The recommended way to install the dependencies is via conda.
The code is written and tested on Ubuntu 20.04 and Python 3.9 and is intended for use in the Jupyter Notebook.
It also works in JupyterLab, but the custom javascript progress bars are then not displayed (yes, I probably should have used tqdm
, but I didn't).
The main class is the MolFrame, which is a wrapper around a Pandas dataframe, exposing all DataFrame methods and extending it with some chemical functionality from the RDKit.
The underlying DataFrame is contained in the MolFrame.data object and can always be accessed directly, if necessary.

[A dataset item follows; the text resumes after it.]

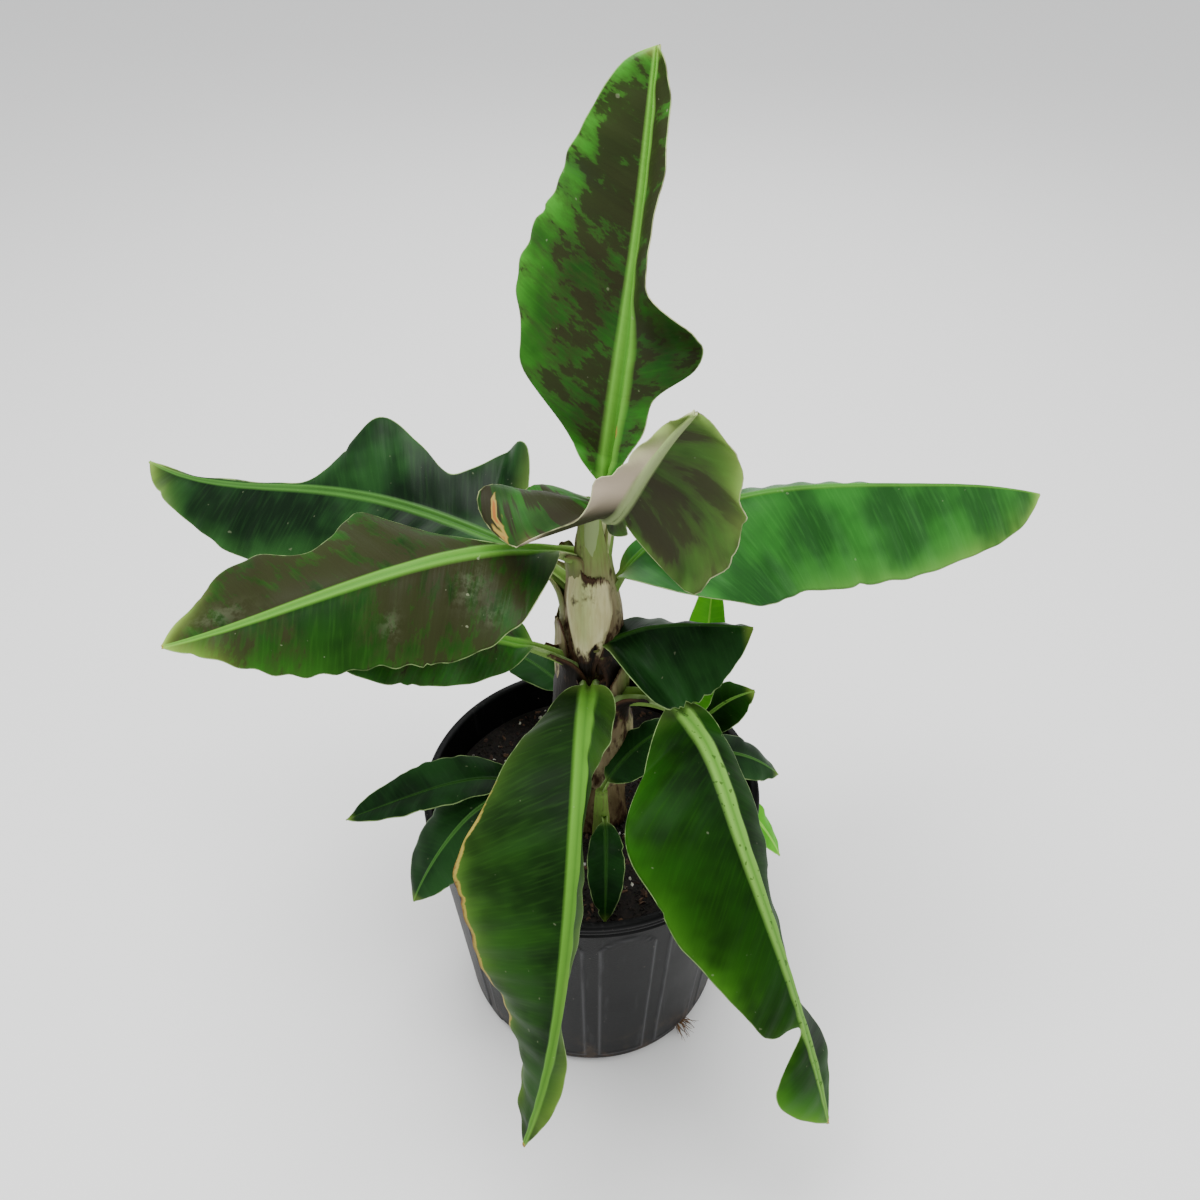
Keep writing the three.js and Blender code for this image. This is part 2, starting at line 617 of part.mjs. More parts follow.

See the accompanying Tutorial notebook for further examples.
After installing the requirements, clone this repo, then the module can be used by including the project's base directory (mol_frame) in Python's import path (I actually prefer this to using setuptools, because a simple git pull will get you the newest version). This can be achieved as follows:
Put a file with the extension .pth
, e.g. my_packages.pth
, into one of the site-packages
directories of your Python installation (e.g. ~/anaconda3/envs/chem/lib/python3.6/site-packages/
) and put the path to the base directory of this project (mol_frame) into it.
(I have the path to a dedicated folder on my machine included in such a .pth file and link all my development projects to that folder. This way, I need to create / modify the .pth file only once.)
This is work in progress and AFAIA currently mainly used by me, compatibility-breaking changes will happen.